The other tragedy is that Yeh Jo India Hai Na, it does not learn from history. Even more surprising this time, because Dada, Sourav Ganguly, is the BCCI chief, and he would have a clear memory of how shabbily the BCCI can treat Indian cricket captains.
Rewind to 2005 – Ganguly was the captain. Like Kohli, a successful and popular captain. Greg Chappell was the coach. And they clashed. Chappell wanted Ganguly to give up captaincy and focus on batting. There were reports of both Ganguly and Chappell threatening to quit.
We don’t know if it was leaked by Chappell or the BCCI, but soon after, Ganguly was dropped as the ODI captain, and as Test captain too.
It was just as messy as what’s unfolding today. The BCCI mismanaged the Ganguly-Chappell clash then – captain Ganguly was dealt with shabbily. And it’s frustrating to see that even with Dada as the BCCI chief, the captaincy issue has been handled poorly by the BCCI yet again.
It has happened in the past too.
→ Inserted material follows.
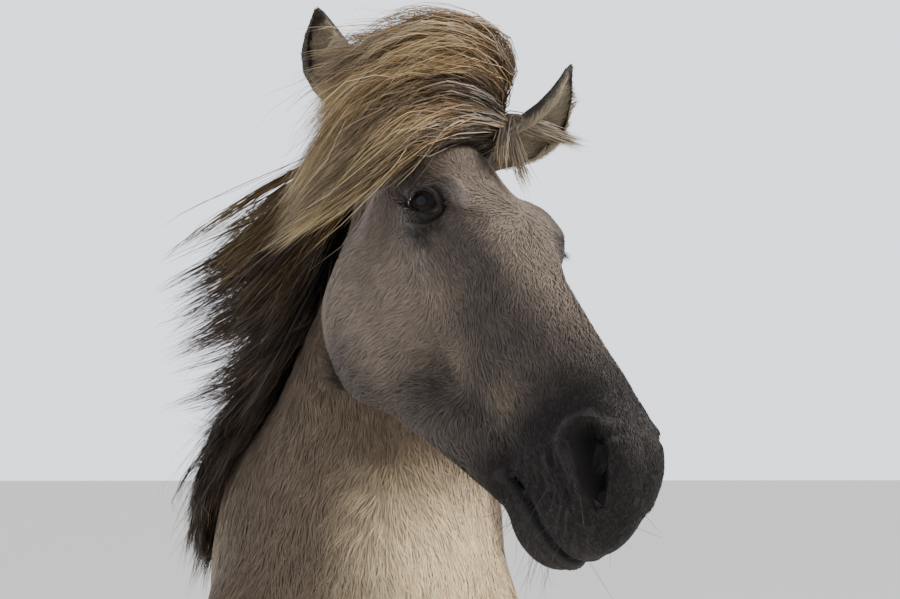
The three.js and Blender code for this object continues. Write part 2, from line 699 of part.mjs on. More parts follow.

As Abhishek Mukherjee, writing for The Quint recalls, Ajit Wadekar in 1974, after losing a series 3-0 to England, lost his captaincy, lost his place in the national team, even his place in the West Zone team! Gavaskar in 1979 heard he had lost his captaincy over the public address (PA) system in an airline flight, and even the great Sachin Tendulkar in 1997 heard he had lost the captaincy from news reports and not from the BCCI.
We owe it to these iconic captains, we owe it to the teams they lead so that change of captaincy doesn’t throw the team into turmoil each time. Come on Dada... you changed Indian cricket with your captaincy, do the same as the BCCI ka Dada as well!